Allorché stai difronte a qualcosa di
straordinario non è che devi metterti a indagare. Accade e basta. Nel dicembre
del ’96, dopoché la presentazione in CG di Soul Edge ci tramutò in sabbia
sapevamo che il mondo non sarebbe più stato uguale a prima ancor prima di
premere start, e stante che poi in Arms non venga rasentato in effetti il
medesimo stato d’irripetibile rivoluzione tridimensionalista s’intercederà allo
stadio della storia in modo naturale quando al combattimento sopravverrà il
luogo metafisico della sospensione del tempo, un posto sulla cui esistenza si
dibatte ancora, cosmopavone accecante che si manifesta nel caso di Arms dietro sembianza di macro plasticismo, una forma eventuale e cinematica del
contatto tra supereroi senza mantello, coi loro arti che si estendono per decine
di metripixel alla maniera del Dhalsim di
Street Fighter II variando direzione e angolatura sul requisito
dell’inerzia; al che, a meno che non si agisca da fermi, si vedrà i pugni
allungarsi e subire in modo continuativo le variabili attive della forza
centrifuga, per cui succederà che i due estensori s’intreccino tra loro mancando
l’avversario ripetutamente in una coreografia dello spostamento veloce che
conduca in parziale misura ai rudimenti dell’animazione tokusatsu, ma similmente
alla disciplina del beat ’em up dinamico di formazione novantesca dove ci
sono gli eroi che volano e dove tutti inizano a scrivere i videogiochi sugli
storyboard di Akira Toriyama. L’algoritmo della trasformazione geografica
risulta in Arms un fattore preponderante. Le arene quindi, mutevoli in forza
d’inserimento di strutture abbattibili e a ogni modo sensibili all’impatto – le
molle angolari utili a vincere il predominio verticale – diventano gli
architravi dell’azione defluente a schermo.

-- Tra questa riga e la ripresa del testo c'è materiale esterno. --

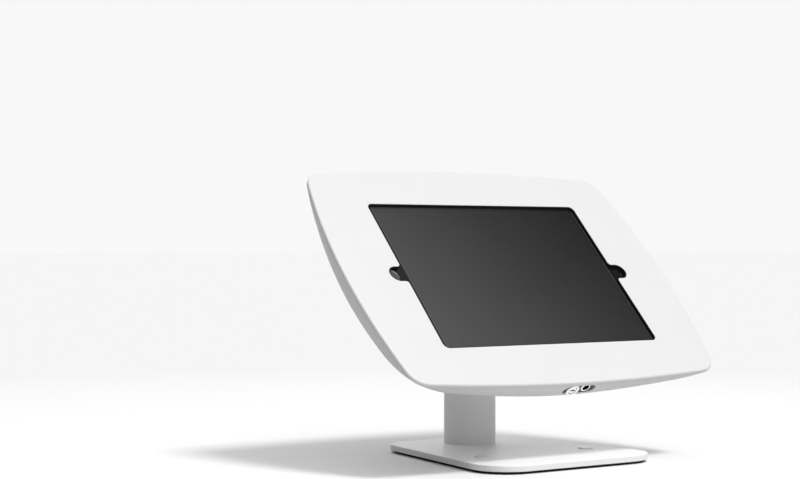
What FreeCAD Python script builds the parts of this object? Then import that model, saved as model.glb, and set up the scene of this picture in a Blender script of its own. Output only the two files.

Ci sono questi dieci protagonisti che portano
luminosità. Non ve n’è uno che non venga scrupolosamente assorbito dallo
scenario di antirealismo che si consuma all’interno dei quadri, e risulteranno
avvisabili assai i loro caratteri peculiari in situazione d’incontro delle
strategie, già che il terreno del confronto viene acquistato sulla valutazione
di un significativo numero di fattori esterni che possono rispondere alla natura
offensiva degli arti inizialmente scelti, siano essi missili, spinner o lame
rotanti, o alla stessa velocità di solcatura spaziale del molleggiato; una palla
bionica detonante viene da un drone introdotta nelle arene per fornire additivi
margini di mutabilità all’esito del combattimento, il quale incorre a mantenersi
incerto rispetto all’abilità di chi tira i pugni fino alla fine, pure assumendo
la facoltà di performazione di un “attacco definitivo” votato a sottrarre
importanti stringhe di carboidrati. Ci sono un sacco di modalità da consumarsi
in quattro simultaneamente, via split-screen e online. Il misurantore del
coinvolgimento si mantiene sul rosso anche nei momenti di congestione, quando
tutto esplode e non sai dove ti trovi. Ed è bello. Le grafiche montano. Gli
ornamenti, gli intarsi di certuni ambienti determinano apici di smisuratezza
tecnica che non si attestavano da tempo indeterminato, e tutto appare
visivamente coerente al fronte delle animazioni, rese a sessanta fotogrammi, e
il gioco sembra un fiume pieno di colori che vogliono straripare, e sembra che
il gioco non si curi di chi sta dall’altra parte a vedere; lui sembra detenere
una sua coscienza ugualmente durante la diffusione del suono di canzoni corali e
tradizione d’oriente, si sentono i flauti, le chitarre mantengono serrata la
tensione dello scontro e ti viene come di cantare.